As an interpretation, Temirkanov is more in the world of Klemperer than Levine, Tennstedt or Bernstein. This is a fierce, driven account, similar in tempi to Klemperer’s live and studio versions but without his flexibility or his ability to generate weight of utterance. The opening movement at times borders on the prosaic. Indeed, for me, this first movement is the weakest of the five. There is little sense of cosmic space because the prevailing mood is so unremittingly tense and taut. The ascending string figure at 2:28 fails to expand and although it is marginally more expansive on its re-appearance at 5:24, those two potentially great moments smack here of opportunities lost. The over-exuberance of the brass reminds me of Strauss’s famous dictum about never looking at the horns as it only encourages them. Despite their enthusiasm, there is little sense of terror or occasion surrounding the fortissimo chords at 13:40. They are simply noisy - yet the scurrying descent of the last few bars is thrillingly executed.

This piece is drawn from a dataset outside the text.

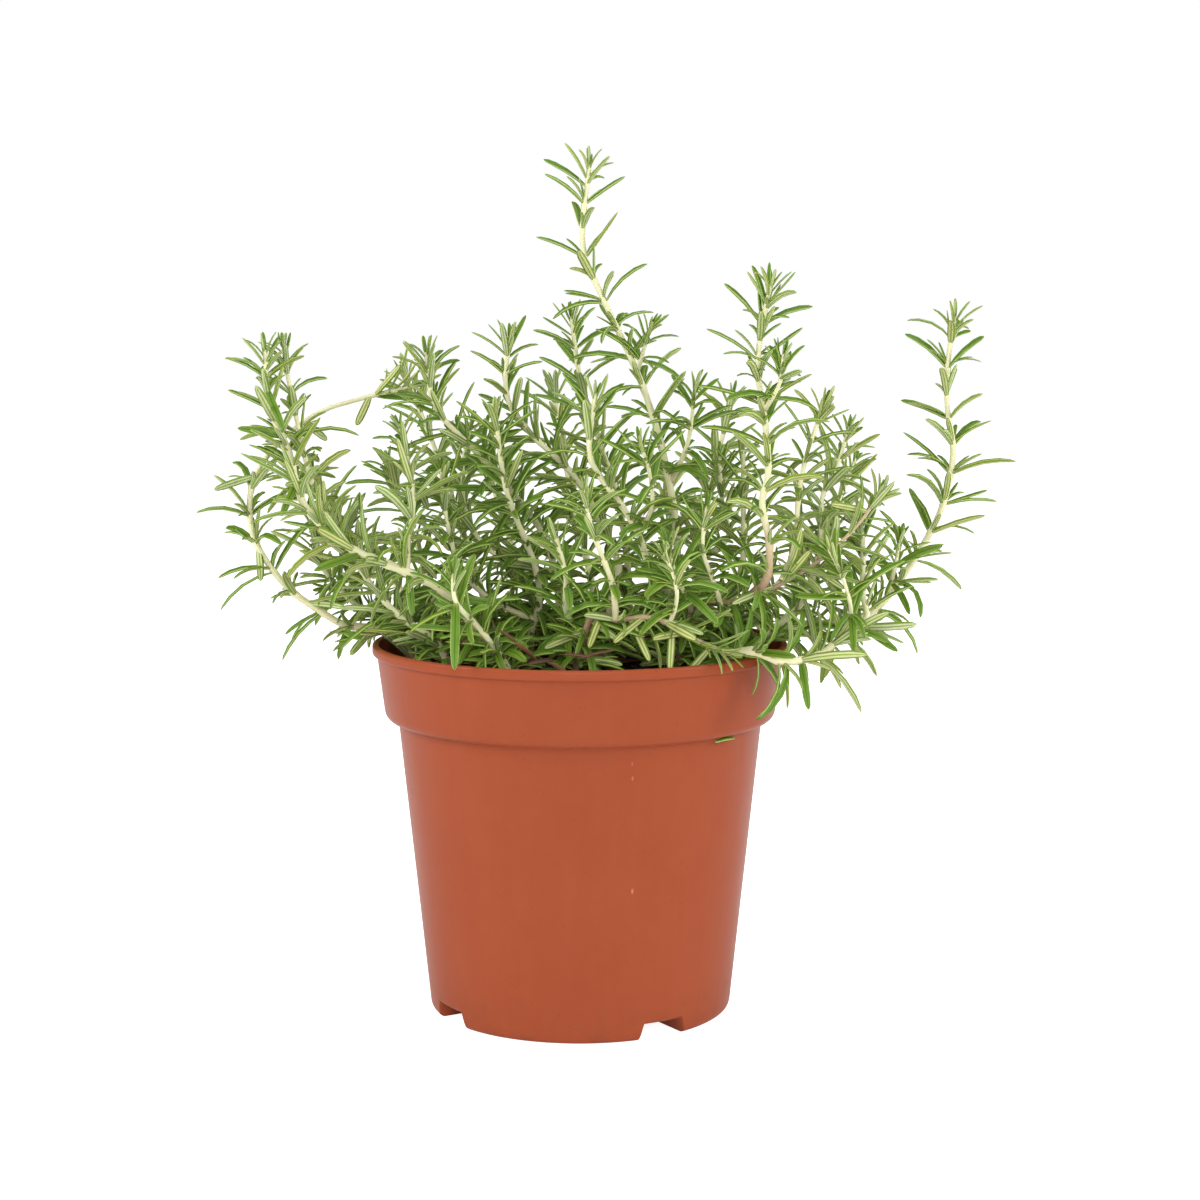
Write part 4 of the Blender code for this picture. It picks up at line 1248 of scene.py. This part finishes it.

The Andante moderato is nicely played, even if it lacks some lilt, charm and refinement. That said, the violas play their melodic line exquisitely. The “St Anthony preaching to the fishes” movement is similarly pleasing without catching the wicked humour or biting irony of the music. It’s a bit po-faced, goes a little slack in the slower middle section and the climax at 9:26 is decidedly leaden-footed.

By this stage you might conclude that this recording is a non-starter, given the competition but this where things start to look up. Despite my reservations about the decidedly unidiomatic German of the two soloists, including the Süddeutsch pronunciation of “Röschen” with a soft “sh”, they both have gorgeous voices. Thus, the brief “Urlicht” makes its mark and the soprano’s contribution to the final movement is simply outstanding. Her big, vibrant voice soars ecstatically over the massed sound. The choir too, is a Russian treasure of the kind which recently thrilled the audience when Gergiev conducted Boris Godunov at the Barbican, where a relatively small chorus lifted the roof. This is just as well, as the Last Trump preceding the choir’s entry is a rather low-key affair. It is surprising that a conductor who can make such an impact with the Dies Irae in his recording of Verdi’s Requiem can settle for the mild cataclysm we hear at 14:03.

From 20:37 on, however, we are in another world as the combined forces change up a gear; real transcendence is achieved in those last thirteen minutes. It may well be that the limitations of what precedes this electrifying apotheosis disqualify this recording from being truly recommendable but I know I want to keep it on my shelves if only for the way it delivers one of the great climaxes in Mahler’s oeuvre.

Oddly, neither an exact recording date beyond 1980 nor a location is given. Presumably it was recorded in the Concert Hall of the Mariinsky (formerly Kirov) Theatre.